Chances are your boss will give you some brutal feedback this year. That’s not necessarily a bad thing. This moment in workplaces is all about efficiency, and corporate leaders want employees operating at full capacity.
Trimming costs where they can, they’re not fretting if an underperformer walks away. Long gone is the pandemic era of work, when managers gave performance issues a pass. Back then, hiring, not firing, was the order of the day, and companies feared tough love would drive away stressed-out talent.
Businesses’ mantra now is: “Make sure every seat is filled by the right person," says Dave Carhart, people-strategy adviser at human-resources software company Lattice. In fact, performance management, as it’s known in HR speak, is the priority for nearly 40% of HR professionals this year, the highest share in recent years, survey data from Lattice show. McKinsey, for example, recently put about 3,000 staffers on notice with unsatisfactory performance ratings, according to people familiar with the matter.
All of which means your review may sting a bit more than usual this year.
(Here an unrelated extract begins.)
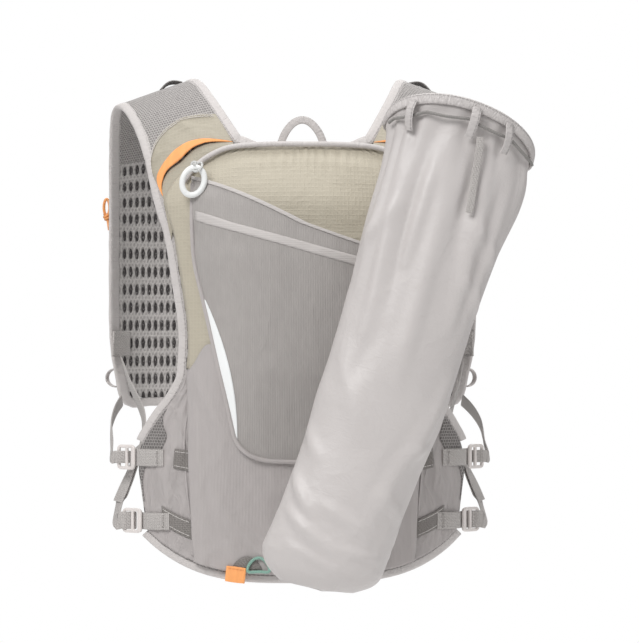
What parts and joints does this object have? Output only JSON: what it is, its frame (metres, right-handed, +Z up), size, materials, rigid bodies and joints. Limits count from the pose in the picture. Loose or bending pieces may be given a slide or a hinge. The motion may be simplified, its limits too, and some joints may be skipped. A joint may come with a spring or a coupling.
{
  "type": "running hydration vest",
  "caption": "Lightweight running vest with a full back bag, slanted stash pocket, chest flask pockets, strap adjusters and a pole quiver slung across the back.",
  "frame": {"origin": "midway between the undersides of the two shoulder straps, at the top of the wearer's shoulders", "axes": "+Z up the wearer, +Y the way the wearer faces, +X to the wearer's right"},
  "size_m": [0.3366, 0.3269, 0.4175],
  "materials": {
    "spacer_mesh": "open spacer mesh, dull",
    "ripstop": "khaki ripstop with a fine grid, slight sheen",
    "stretch_weave": "light grey ribbed stretch cloth, dull",
    "ribbed_weave": "darker grey ribbed stretch cloth, dull",
    "net": "fine grey net, dull",
    "binding_tape": "pale grey folded tape, dull",
    "webbing": "woven webbing, dull",
    "dark_webbing": "dark elastic webbing, dull",
    "pale_plastic": "pale grey moulded plastic, satin",
    "grey_plastic": "grey moulded plastic, satin",
    "coated_cloth": "smooth coated cloth with a soft sheen",
    "orange_cloth": "bright orange cloth, dull",
    "teal_cord": "teal braided cord",
    "ring_rubber": "pale soft rubber, satin",
    "grey_cord": "dark grey braided cord"
  },
  "bodies": {
    "root": {"back_panel": "spacer_mesh", "front_panel_left": "spacer_mesh", "front_panel_right": "spacer_mesh", "main_bag": "ripstop", "shoulder_patch_left": "ripstop", "shoulder_patch_right": "ripstop", "lower_panel": "stretch_weave", "wing_left": "stretch_weave", "wing_right": "stretch_weave", "front_pocket_left": "stretch_weave", "front_pocket_right": "stretch_weave", "stash_pocket": "ribbed_weave", "shoulder_strap_left": "net", "shoulder_strap_right": "net", "neck_binding_left": "binding_tape", "neck_binding_right": "binding_tape", "arm_binding_left": "binding_tape", "arm_binding_right": "binding_tape", "hem_binding": "binding_tape", "bag_piping": "binding_tape", "haul_loop": "binding_tape", "edge_loop_left": "binding_tape", "edge_loop_right": "binding_tape", "side_strap_upper_left": "webbing", "side_strap_upper_right": "webbing", "side_strap_lower_left": "webbing", "side_strap_lower_right": "webbing", "wing_tab_upper_left": "webbing", "wing_tab_upper_right": "webbing", "wing_tab_lower_left": "webbing", "wing_tab_lower_right": "webbing", "strap_tab_left": "webbing", "strap_tab_right": "webbing", "sternum_strap_upper": "webbing", "sternum_strap_lower": "webbing", "quiver_hanger_upper": "webbing", "hose_loop_left": "dark_webbing", "hose_loop_right": "dark_webbing", "ladder_lock_upper_left": "pale_plastic", "ladder_lock_upper_right": "pale_plastic", "ladder_lock_lower_left": "pale_plastic", "ladder_lock_lower_right": "pale_plastic", "sternum_clasp_upper": "grey_plastic", "sternum_clasp_lower": "grey_plastic", "quiver_tube": "coated_cloth", "quiver_base": "coated_cloth", "quiver_rim": "coated_cloth", "quiver_loop_left": "coated_cloth", "quiver_loop_middle": "coated_cloth", "quiver_loop_right": "coated_cloth", "quiver_tail": "coated_cloth", "orange_hem_left": "orange_cloth", "orange_hem_right": "orange_cloth", "hem_tab": "orange_cloth", "cord_loop_left": "orange_cloth", "hem_cord": "teal_cord", "zip_ring": "ring_rubber", "ring_cord": "grey_cord", "quiver_drawcord": "grey_cord", "quiver_hanger_lower": "grey_cord"}
  },
  "joints": []
}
Or sap your esteem or enthusiasm. You can bounce back from a bad review, and even parlay it into an opportunity to demonstrate your problem-solving powers.
What’s important is to keep your defensive impulses in check and come up with a clear-eyed response plan. Once you walk it off, a negative review could be the reality check you need to get your job back on track—or to find a new one that is more fulfilling. Open your eyes Erik Post says he was blindsided a few years ago with a review that said he met, but didn’t exceed, expectations.